### Supplied data
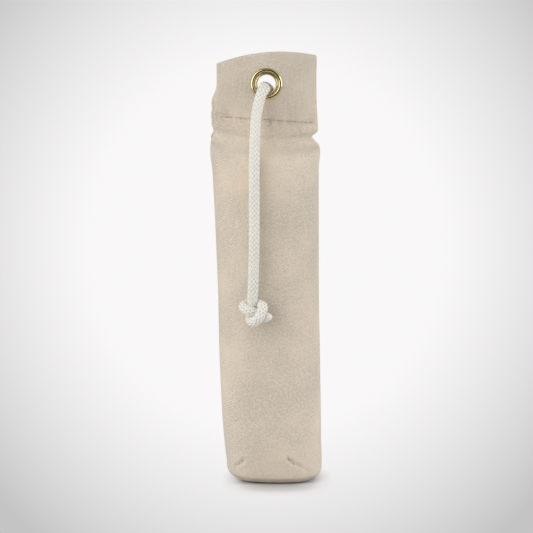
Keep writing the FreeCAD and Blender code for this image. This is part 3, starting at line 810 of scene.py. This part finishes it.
def tab_sway(x, height):
    """How far the whole tab stands off its plane: soft waves that leave the eyelet's seat flat."""
    seat = smooth_step(np.hypot(x - EYELET[0], height - EYELET[2]), 12.5, 24)
    free = smooth_step(height, TAB_FOOT, 262)
    return 1.9 * seat * free * noise_at(x / 22, height / 26, 7.3)


def dart_relief(x, height):
    """A dart is a narrow valley with the canvas puffed up along both sides and pinched in above its tip."""
    relief = np.zeros_like(x)
    for start, _, end in DARTS:
        start, end = np.array(start), np.array(end)
        ahead = end - start
        share = np.clip(((x - start[0]) * ahead[0] + (height - start[1]) * ahead[1]) / (ahead @ ahead), 0, 1)
        away = np.hypot(x - start[0] - share * ahead[0], height - start[1] - share * ahead[1])
        away = away + 0.5 * np.sin(share * 11) * share
        fade = 1 - 0.72 * share + 0.22 * np.sin(share * 16)
        relief += fade * (0.42 * bump(away, 2.6, 1.5) - 1.45 * bump(away, 0, 0.95))
        relief -= 0.45 * bump(np.hypot(x - start[0], height - start[1] - 0.6), 0, 1.5)
    return relief


def cloth_relief(x, height, columns):
    """How far the canvas stands out of its smooth shape: wrinkles, puckers, seams and the crease."""
    face = smooth_step(from_corner(columns), -2.0, 3.0)
    side = face_of(columns)
    seam = seam_height(x)
    crease = TAB_FOOT
    relief = 0.45 * noise_at(x / 30, height / 60, side * 5.0) * smooth_step(height, 262, 235)
    relief += 0.30 * noise_at(x / 9, height / 42, 3 + side * 5.0) * smooth_step(height, 250, 215)
    shoulder = smooth_step(height, 206, 240) * smooth_step(height, crease + 1.5, crease - 3)
    relief += 1.1 * shoulder * noise_at(x / 8.5, height / 30, 11 + side * 3.0)
    relief += 0.5 * shoulder * noise_at(x / 3.8, height / 16, 17 + side * 3.0)
    relief -= face * 0.5 * bump(height, crease, 1.5)
    relief += face * 0.25 * bump(height, 251.5, 3.4)
    hole = np.maximum(0, np.cos(TAU * (x - SEAM_LEFT[0] + 1.9) / STITCH_PITCH)) ** 3
    relief -= face * (0.35 * bump(height, seam, 1.4) + 0.85 * hole * bump(height, seam, 0.9))
    gather = np.exp(-np.abs(height - seam) / 7.0) * smooth_step(height, crease - 2, crease + 3)
    pucker = 1.6 * noise_at(x / 2.6, height / 11, 23 + side) + 1.4 * noise_at(x / 6, height / 20, 31 + side)
    relief += face * gather * pucker + face * dart_relief(x, height)
    return relief


def wall_ring(columns, level):
    """A row round the stuffed part. Its upper rows turn by degrees into the flat tab with folded gussets."""
    edges = [soft_curve(level, BODY_HEIGHTS, values) for values in (BODY_LEFT, BODY_RIGHT, BODY_DEPTH)]
    ring = stuffed_section(columns, *edges)
    folded = smooth_step(level, GABLE_FOOT, TAB_FOOT)
    x, y, ply = tab_section(columns, TAB_FOOT)
    outwards = np.stack([np.gradient(y, columns), -np.gradient(x, columns)], 1)
    flat = np.stack([x, y], 1) + ply[:, None] * outwards
    ring = ring + (flat - ring) * folded
    span = np.interp(ring[:, 0], (ring[:, 0].min(), ring[:, 0].max()), edges[:2])
    lift = base_lift(ring[:, 0], ring[:, 1]) * smooth_step(level, 60, 8)
    return np.column_stack([span, ring[:, 1], level + lift])


def cover_rows(columns):
    """The tube's rows, from the base's seam up the outside, over the top edge and down inside the tab.

    Each is an array of points, one for each column. With them come the number of the wall's first row, and
    the tab's rows on the outside, from the facing's foot up, with the rows inside at the same heights.
    """
    rows = []
    left, right, depth = BODY_LEFT[0], BODY_RIGHT[0], BODY_DEPTH[0]
    middle = (left + right) / 2
    underside = stuffed_section(columns, left + EDGE_RADIUS, right - EDGE_RADIUS, depth - EDGE_RADIUS * 0.8)
    for share in (0, 0.03, 0.08, 0.18, 0.32, 0.48, 0.64, 0.80, 0.92):
        x = middle + (underside[:, 0] - middle) * (0.84 + 0.16 * share)
        y = underside[:, 1] * share
        rows.append(np.stack([x, y, base_lift(x, y) + 0.7 * bump(y, 0, 1.3)], 1))
    for turn in np.radians((90, 74, 58, 42, 28, 14)):
        inset = EDGE_RADIUS * (1 - math.cos(turn))
        ring = stuffed_section(columns, left + inset, right - inset, depth - inset * 0.8)
        height = EDGE_RADIUS * (1 - math.sin(turn))
        rows.append(np.column_stack([ring, base_lift(ring[:, 0], ring[:, 1]) + height]))
    first_wall = len(rows)

    walls = (np.linspace(7.6, 24, 15), np.linspace(28, 224, 44), np.linspace(225.6, TAB_FOOT - 1.2, 17))
    for level in np.concatenate(walls):
        rows.append(wall_ring(columns, level))

    def tab_row(level, inwards, turn=0.0):
        """A row of the tab. Its level is a height up to STRAIGHT_FOOT, then 1 plus a share of the rest."""
        share = level - 1 if level <= 2 else 0.0
        height = STRAIGHT_FOOT + share * 38 if level <= 2 else level
        x, y, ply = tab_section(columns, height)
        outwards = np.stack([np.gradient(y, columns), -np.gradient(x, columns)], 1)
        outwards /= np.linalg.norm(outwards, axis=1)[:, None]
        side = -1.0 if inwards else 1.0
        place = np.stack([x, y], 1) + (side * math.cos(turn) * ply)[:, None] * outwards
        tuck = smooth_step(-from_corner(columns), 0.5, 9)
        crest = top_height(x) - ply - 5.0 * tuck
        z = np.full(len(columns), height)
        if level <= 2:
            z = STRAIGHT_FOOT + share * (crest - STRAIGHT_FOOT) + ply * math.sin(turn)
        place[:, 1] += tab_sway(x, z)
        return np.column_stack([place, z])

    levels = np.concatenate([np.linspace(TAB_FOOT, 250.8, 5), np.linspace(FACING_FOOT, STRAIGHT_FOOT, 11),
                             1 + np.linspace(0, 1, 21)[1:]])
    outside = {}
    for level in levels:
        outside[level] = len(rows)
        rows.append(tab_row(level, False))
    for turn in np.radians((30, 60, 90)):
        rows.append(tab_row(2.0, False, turn))
    for turn in np.radians((60, 30)):
        rows.append(tab_row(2.0, True, turn))
    inside = {}
    for level in levels[::-1]:
        if level <= 2 or level >= FACING_FOOT:
            inside[level] = len(rows)
            rows.append(tab_row(level, True))
    pairs = {outside[level]: inside[level] for level in inside}
    return np.array(rows), first_wall, pairs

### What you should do
Output exactly the leading lines of the data, up to and including the line marked by "return 1.9 *".

### Response below
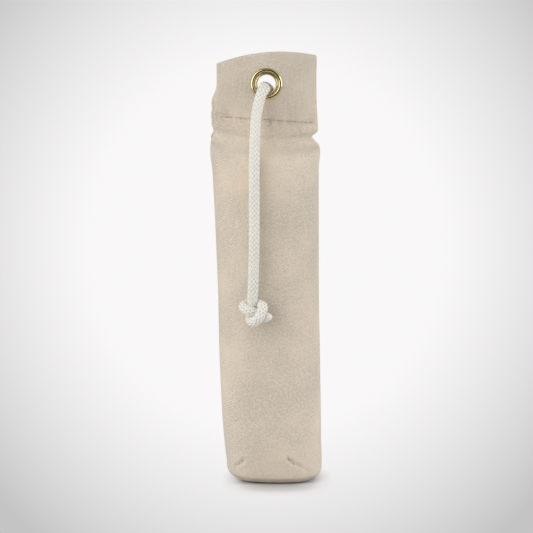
Keep writing the FreeCAD and Blender code for this image. This is part 3, starting at line 810 of scene.py. This part finishes it.
def tab_sway(x, height):
    """How far the whole tab stands off its plane: soft waves that leave the eyelet's seat flat."""
    seat = smooth_step(np.hypot(x - EYELET[0], height - EYELET[2]), 12.5, 24)
    free = smooth_step(height, TAB_FOOT, 262)
    return 1.9 * seat * free * noise_at(x / 22, height / 26, 7.3)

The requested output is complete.